Pinterest is one of the fastest growing social sites, and many businesses are successfully "pinning" to reach their customers. I was curious about the reasons why some businesses use this social site and why others do not, so I created a short survey.
Twenty-six people responded, with just four having used Pinterest for business. Of those four, two market to other businesses (B2B) and two market to both businesses and consumers (B2C). With such a small group, it's difficult to draw many conclusions, yet the responses provided insights into why some businesses are reluctant to try this new channel, and we get some good advice from those who have been there, done that.

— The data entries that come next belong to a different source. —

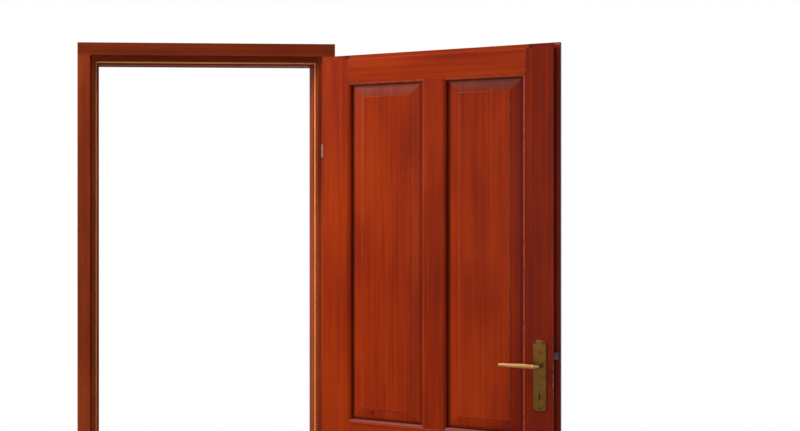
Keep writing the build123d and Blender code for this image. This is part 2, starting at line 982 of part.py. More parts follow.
with BuildPart() as lock_follower:
    side_v = lock_centre - follower_thickness / 2
    rod(upper.side(lever_u, lever_height, side_v, True), follower_radius, follower_thickness)
    rod(
        upper.side(lever_u, lever_height, lock_centre - case_thickness / 2, True),
        follower_boss_radius,
        case_thickness,
    )
    slab(
        upper.side(lever_u, lever_height, side_v, True),
        -arm_width / 2,
        arm_width / 2,
        0,
        arm_reach,
        follower_thickness,
    )
    with BuildSketch(upper.side(lever_u, lever_height, lock_centre, True)):
        Rectangle(spindle_side + 2 * spindle_play, spindle_side + 2 * spindle_play)
    extrude(amount=case_thickness, both=True, mode=Mode.SUBTRACT)

with BuildPart() as lever_spindle:
    with BuildSketch(upper.side(lever_u, lever_height, outer_face - spindle_grip, True)):
        Rectangle(spindle_side, spindle_side)
    extrude(amount=leaf_thickness + 2 * spindle_grip)

with BuildPart() as latch_bolt:
    body_start = layer_end - latch_body
    nose_end = layer_end + latch_throw
    low_v = lock_centre - latch_thickness / 2
    high_v = lock_centre + latch_thickness / 2
    with BuildSketch(upper.plan(latch_z + latch_height / 2)):
        with BuildLine():
            Polyline(
                (body_start, low_v),
                (nose_end, low_v),
                (nose_end, low_v + latch_nose),
                (layer_end, high_v),
                (body_start, high_v),
                close=True,
            )
        make_face()
    extrude(amount=latch_height)
    slab(
        upper.end(hook_start),
        latch_z - tail_height / 2,
        latch_z + tail_height / 2,
        lock_centre - tail_thickness / 2,
        lock_centre + tail_thickness / 2,
        body_start - hook_start,
    )
    slab(
        upper.end(hook_start),
        latch_z - tail_height / 2 - hook_drop,
        latch_z,
        lock_centre - tail_thickness / 2,
        lock_centre + tail_thickness / 2,
        hook_width,
    )

with BuildPart() as dead_bolt:
    slab(
        upper.end(layer_end - dead_bolt_body),
        dead_bolt_z - dead_bolt_height / 2,
        dead_bolt_z + dead_bolt_height / 2,
        lock_centre - dead_bolt_thickness / 2,
        lock_centre + dead_bolt_thickness / 2,
        dead_bolt_body,
    )
    slab(
        upper.end(layer_end - dead_bolt_body - dead_bolt_tail),
        dead_bolt_z,
        dead_bolt_z + dead_bolt_height / 2,
        lock_centre - dead_bolt_tail_thickness / 2,
        lock_centre + dead_bolt_tail_thickness / 2,
        dead_bolt_tail,
    )


def backplate(room):
    """A long plate with arched ends, a bevelled rim, a collar, a keyhole and three screws."""
    surface = room_face if room else outer_face
    foot_plane = upper.side(lever_u, plate_foot, surface, room)
    lever_plane = upper.side(lever_u, lever_height, surface, room)
    key_plane = upper.side(lever_u, key_height, surface, room)
    half = plate_width / 2
    with BuildPart() as plate:
        with BuildSketch(foot_plane):
            with BuildLine():
                ThreePointArc((-half, plate_rise), (0, 0), (half, plate_rise))
                Line((half, plate_rise), (half, plate_length - plate_rise))
                ThreePointArc(
                    (half, plate_length - plate_rise),
                    (0, plate_length),
                    (-half, plate_length - plate_rise),
                )
                Line((-half, plate_length - plate_rise), (-half, plate_rise))
            make_face()
            fillet(vertices(), plate_corner)
        extrude(amount=plate_thickness)
        rim = plate.faces().sort_by(Axis(foot_plane.origin, foot_plane.z_dir))[-1]
        chamfer(rim.edges(), plate_bevel)
        rod(lever_plane, collar_radius, plate_thickness + collar_height)
        rod(lever_plane, neck_radius + neck_play, lever_stand_off, Mode.SUBTRACT)
        keyhole(key_plane, 0, lever_stand_off)
        screw_holes(plate_screw_places(room))
    return plate


def lever(room):
    """A lever handle: round neck, quarter bend, and a straight grip that flattens and tapers."""
    surface = room_face if room else outer_face
    normal = upper.inward if room else -upper.inward
    base = Plane(upper.point(lever_u, lever_height, surface), x_dir=-upper.along, z_dir=normal)
    bend_at = lever_stand_off - elbow_radius
    with BuildPart() as handle:
        rod(base.offset(neck_play), neck_radius, bend_at - neck_play)
        with BuildSketch(base.offset(bend_at)):
            Circle(neck_radius)
        bend_axis = base.origin + base.x_dir * elbow_radius + base.z_dir * bend_at
        revolve(axis=Axis(bend_axis, base.y_dir), revolution_arc=90)
        for reach, half_height, flatness in (
            (elbow_radius, neck_radius, 1),
            (grip_start, grip_radius, grip_flatness),
            (lever_length, tip_radius, grip_flatness),
        ):
            middle = base.origin + base.x_dir * reach + base.z_dir * lever_stand_off
            with BuildSketch(Plane(middle, x_dir=base.y_dir, z_dir=base.x_dir)):
                Ellipse(half_height, half_height * flatness)
        loft()
        tip = handle.faces().sort_by(Axis(base.origin, base.x_dir))[-1]
        fillet(tip.edges(), tip_rounding)
        with BuildSketch(base):
            Rectangle(spindle_side + 2 * spindle_play, spindle_side + 2 * spindle_play)
        extrude(amount=spindle_grip + neck_play, mode=Mode.SUBTRACT)
    return handle


backplate_inside = backplate(True)
backplate_outside = backplate(False)
lever_inside = lever(True)
lever_outside = lever(False)

with BuildPart() as backplate_screws_inside:
    screws(plate_screw_places(True))

with BuildPart() as backplate_screws_outside:
    screws(plate_screw_places(False))


# Sliding bolts
def bolt_plate(place, travel):
    """A plate with two bridge guides, in which a round bolt slides."""
    length = bolt_plate_length(travel)
    outer = bolt_radius + bolt_running_clearance + bolt_guide_wall
    with BuildPart() as plate:
        with BuildSketch(place):
            with Locations((-length / 2, 0)):
                RectangleRounded(length, bolt_plate_width, strike_corner)
        extrude(amount=bolt_plate_thickness)
        for start in (-bolt_guide_inset, bolt_guide_inset + bolt_guide_width - length):
            end_plane = Plane(
                place.origin + place.x_dir * start, x_dir=place.y_dir, z_dir=-place.x_dir
            )
            rise = -bolt_axis_height
            with BuildSketch(end_plane):
                with Locations((0, rise)):
                    Circle(outer)
                with Locations((0, rise / 2)):
                    Rectangle(2 * outer, bolt_axis_height)
            extrude(amount=bolt_guide_width)
            with BuildSketch(end_plane):
                with Locations((0, rise)):
                    Circle(bolt_radius + bolt_running_clearance)
            extrude(amount=bolt_guide_width, mode=Mode.SUBTRACT)
        screw_holes(bolt_screw_places(place, travel))
    return plate


def sliding_bolt(place, travel, reach):
    """A round bolt, drawn back, whose tip stands out of its plate by reach."""
    back = bolt_plate_length(travel) - bolt_guide_inset + travel
    knob_at = back - travel - bolt_guide_width - knob_play - knob_radius
    axis_origin = place.origin + place.z_dir * bolt_axis_height
    with BuildPart() as bolt:
        rod(
            Plane(axis_origin - place.x_dir * back, x_dir=place.y_dir, z_dir=place.x_dir),
            bolt_radius,
            back + reach,
        )
        ends = bolt.edges().filter_by(GeomType.CIRCLE)
        chamfer(ends, bolt_chamfer)
        rod(
            Plane(axis_origin - place.x_dir * knob_at, x_dir=place.x_dir, z_dir=place.z_dir),
            knob_radius,
            bolt_radius + knob_height,
        )
        knob_top = bolt.faces().sort_by(Axis(place.origin, place.z_dir))[-1]
        fillet(knob_top.edges(), bolt_chamfer)
    return bolt


joining_bolt_plate = bolt_plate(joining_place, joining_bolt_travel)
joining_bolt = sliding_bolt(joining_place, joining_bolt_travel, joining_bolt_reach)
side_bolt_plate = bolt_plate(side_place, side_bolt_travel)
side_bolt = sliding_bolt(side_place, side_bolt_travel, side_bolt_reach)

with BuildPart() as joining_bolt_screws:
    screws(joining_screw_places)

with BuildPart() as side_bolt_screws:
    screws(side_screw_places)

# Every piece under its own name
pieces = {
    "jamb_hinge_side": jamb_hinge_side,
    "jamb_lock_side": jamb_lock_side,
    "head": head,
    "threshold": threshold,
    "frame_seal": frame_seal,
    "strike_plate": strike_plate,
    "strike_screws": strike_screws,
    "side_bolt_keeper": side_bolt_keeper,
    "keeper_screws": keeper_screws,
    "upper_hinge_stile": upper_hinge_stile,
    "upper_lock_stile": upper_lock_stile,
    "upper_top_rail": upper_top_rail,
    "upper_bottom_rail": upper_bottom_rail,
    "upper_muntin": upper_muntin,
    "upper_panel_hinge_side": upper_panel_hinge_side,
    "upper_panel_lock_side": upper_panel_lock_side,
    "lower_hinge_stile": lower_hinge_stile,
    "lower_lock_stile": lower_lock_stile,
    "lower_top_rail": lower_top_rail,
    "lower_bottom_rail": lower_bottom_rail,
    "lower_muntin": lower_muntin,
    "lower_panel_hinge_side": lower_panel_hinge_side,
    "lower_panel_lock_side": lower_panel_lock_side,
    "lower_ledge": lower_ledge,
    "ledge_ferrule": ledge_ferrule,
    "lock_case": lock_case,
    "lock_faceplate": lock_faceplate,
    "faceplate_screws": faceplate_screws,
    "lock_follower": lock_follower,
    "lever_spindle": lever_spindle,
    "latch_bolt": latch_bolt,
    "dead_bolt": dead_bolt,
    "backplate_inside": backplate_inside,
    "backplate_outside": backplate_outside,
    "backplate_screws_inside": backplate_screws_inside,
    "backplate_screws_outside": backplate_screws_outside,
    "lever_inside": lever_inside,
    "lever_outside": lever_outside,
    "joining_bolt_plate": joining_bolt_plate,
    "joining_bolt": joining_bolt,
    "joining_bolt_screws": joining_bolt_screws,
    "side_bolt_plate": side_bolt_plate,
    "side_bolt": side_bolt,
    "side_bolt_screws": side_bolt_screws,
}
for leaf, heights in ((upper, upper_hinges), (lower, lower_hinges)):
    for place_name, height in heights.items():
        pieces[f"hinge_frame_half_{place_name}"] = hinge_frame_half(height)
        pieces[f"hinge_leaf_half_{place_name}"] = hinge_leaf_half(leaf, height)
        pieces[f"hinge_washer_{place_name}"] = hinge_washer(height)

os.makedirs("parts", exist_ok=True)
for name, piece in pieces.items():
    piece.part.label = name
    export_step(piece.part, f"parts/{name}.step")
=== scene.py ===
"""Looks of a dutch stable door: eased and stained timber, brass and plated furniture, and a studio.

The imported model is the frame. Timber members and screws are welded copies of its nodes, the
timber with its arrises eased and the screws with their driver slots cut. Every other piece is
its own node with a finish.
"""

import json
import math

import bmesh
import bpy
from mathutils import Matrix, Vector

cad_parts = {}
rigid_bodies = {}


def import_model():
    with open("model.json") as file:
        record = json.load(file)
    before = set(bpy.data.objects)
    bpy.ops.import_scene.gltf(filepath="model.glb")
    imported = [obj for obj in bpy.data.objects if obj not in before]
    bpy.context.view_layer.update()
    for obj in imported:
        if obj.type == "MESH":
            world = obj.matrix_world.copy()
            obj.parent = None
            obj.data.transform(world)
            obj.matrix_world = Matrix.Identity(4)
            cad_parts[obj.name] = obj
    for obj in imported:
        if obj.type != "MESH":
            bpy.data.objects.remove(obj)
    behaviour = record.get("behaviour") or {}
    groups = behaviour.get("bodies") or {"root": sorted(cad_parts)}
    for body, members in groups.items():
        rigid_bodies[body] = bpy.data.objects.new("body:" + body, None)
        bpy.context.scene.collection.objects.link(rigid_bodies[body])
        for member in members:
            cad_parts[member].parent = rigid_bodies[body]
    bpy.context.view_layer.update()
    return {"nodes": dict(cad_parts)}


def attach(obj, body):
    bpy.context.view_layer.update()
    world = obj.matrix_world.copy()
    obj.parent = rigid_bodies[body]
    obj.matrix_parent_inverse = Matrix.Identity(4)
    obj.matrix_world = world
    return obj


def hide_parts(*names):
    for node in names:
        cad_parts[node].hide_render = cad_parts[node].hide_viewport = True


bl_info = {
    "name": "Dutch Stable Door",
    "version": (1, 0, 0),
    "blender": (4, 5, 0),
    "location": "View3D > Sidebar > Stable Door",
    "description": "Finishes a packed dutch stable door and sets it in a studio",
    "category": "Object",
}

# The scene starts empty, so that only the door is measured
for leftover in list(bpy.data.objects):
    bpy.data.objects.remove(leftover)

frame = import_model()

# Hinge axis of both leaves, and how far the upper one stands open at rest
HINGE_AXIS = Vector((0.386, -0.063, 0.0))
UPPER_OPENING = math.radians(148.5)
SHUT = 0.0

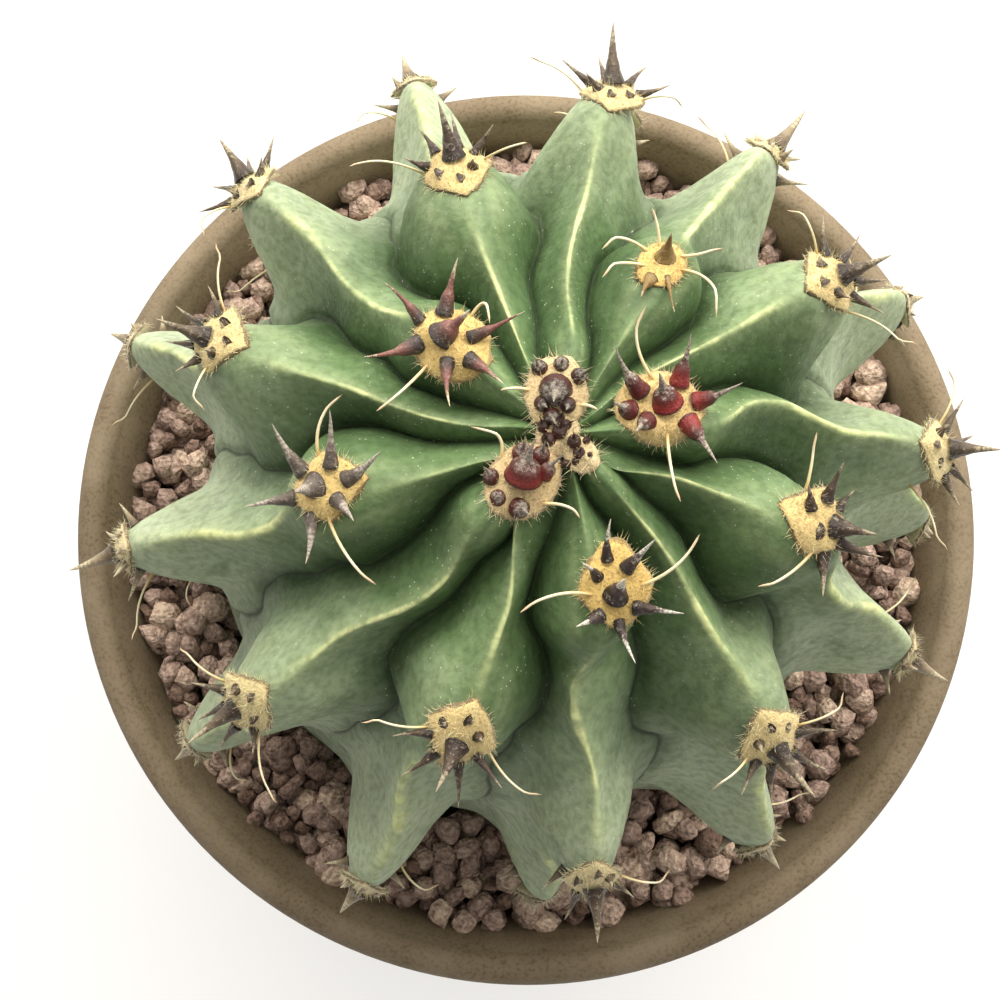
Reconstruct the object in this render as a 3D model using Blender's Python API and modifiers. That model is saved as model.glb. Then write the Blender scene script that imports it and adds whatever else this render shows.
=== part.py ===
"""Round barrel cactus in a plant bowl.

The bowl has a thick round lip, a foot ring and a drain hole. It holds potting soil under a bed of
lava grit with a few loose stones. The stem has thirteen ribs and stands on a root crown in the
soil. Each woolly areole sits on a swelling of its rib and carries its own spines, so it is one
piece with them. Metres, +Z up, origin on the ground under the bowl's centre.
"""

import math
import random

import bmesh
import bpy
from mathutils import Matrix, Vector

# Bowl: heights from the ground, radii from the bowl's axis
RIM_TOP = 0.105
RIM_RADIUS = 0.090
LIP_THICKNESS = 0.0065
COLLAR_HEIGHT = 0.020
COLLAR_STEP = 0.0045
COLLAR_ROUNDING = 0.0015
WALL_THICKNESS = 0.005
FOOT_RADIUS = 0.062
FOOT_WIDTH = 0.009
FOOT_LIFT = 0.003
FOOT_ROUNDING = 0.0020
FLOOR_TOP = 0.009
FLOOR_FILLET = 0.004
DRAIN_RADIUS = 0.008
BOWL_STEPS = 56

# Filling: the clearance keeps touching solids apart
CLEARANCE = 0.0004
GRIT_TOP = RIM_TOP - 0.012
SOIL_TOP = GRIT_TOP - 0.010
GRIT_BUMP = 0.0010
GRIT_STEPS = 60
SOIL_STEPS = 48
LOOSE_STONES = 12
STONE_RADIUS = 0.0034
STONE_DENT = 0.16

# Stem: the areoles lie on an ellipsoid, and furrows and notches are cut back from it.
# Angles run down from the crown, heights from the rim, and ribs clockwise seen from above.
RIB_COUNT = 13
CROWN_RADIUS = 0.0765
CROWN_HALF_HEIGHT = 0.065
CROWN_CENTRE = 0.030
STEM_BASE = SOIL_TOP + CLEARANCE - RIM_TOP
STEM_X, STEM_Y = -0.0024, 0.0023
LEAN_X, LEAN_Y = 0.060, 0.005
CROWN_SHIFT_X, CROWN_SHIFT_Y = 0.0008, -0.0022
CROWN_SHIFT_START = 0.075
FIRST_RIB_DEG = 115.9
TWIST_DEG = -5.5
FURROW_DEPTH = 0.0205
FURROW_OPENING_ANGLE = 0.45
FURROW_CLOSING_ANGLES = (1.75, 2.35)
FURROW_CLOSED_SHARE = 0.93
NOTCH_SHARE = 0.45
STEM_RINGS = 26
RIB_STEPS = 8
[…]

The most common reason for not using Pinterest for business was that it wasn't relevant to their customers or their type of business. As one person commented, it was "...unlikely that Pinterest and my clients would ever intersect." Some felt that Pinterest was more applicable for companies selling products rather than services. Basically, I got the sense that this group considered Pinterest frivolous and not very professional.
From the Pinterest users, we get this advice:
- Sharing content is easy, but keeping focus and having a strategy is not.
- Make sure your customers are actually on Pinterest.
- Check sources, and be mindful of copyright.
While it was a small group, these responses match anecdotal information I've gathered, and they make valid points. Wondering if a particular channel is appropriate for your customers and your business are legitimate concerns. And, like any marketing tactic, you need a plan.
But don't assume your customers aren't on Pinterest, or that it's not suited to your business. Pinterest users skew young and female, yet more and more of my clients fit that description. And many B2B companies have taken to this platform - including those that sell intangibles.
Our customers are getting younger, and B2B is no longer the good old boys' club that it used to be, so take time to reconsider your assumptions. Look at the data, talk to your customers, explore what others are doing and what works for them. Be sure you're making informed - and accurate - decisions.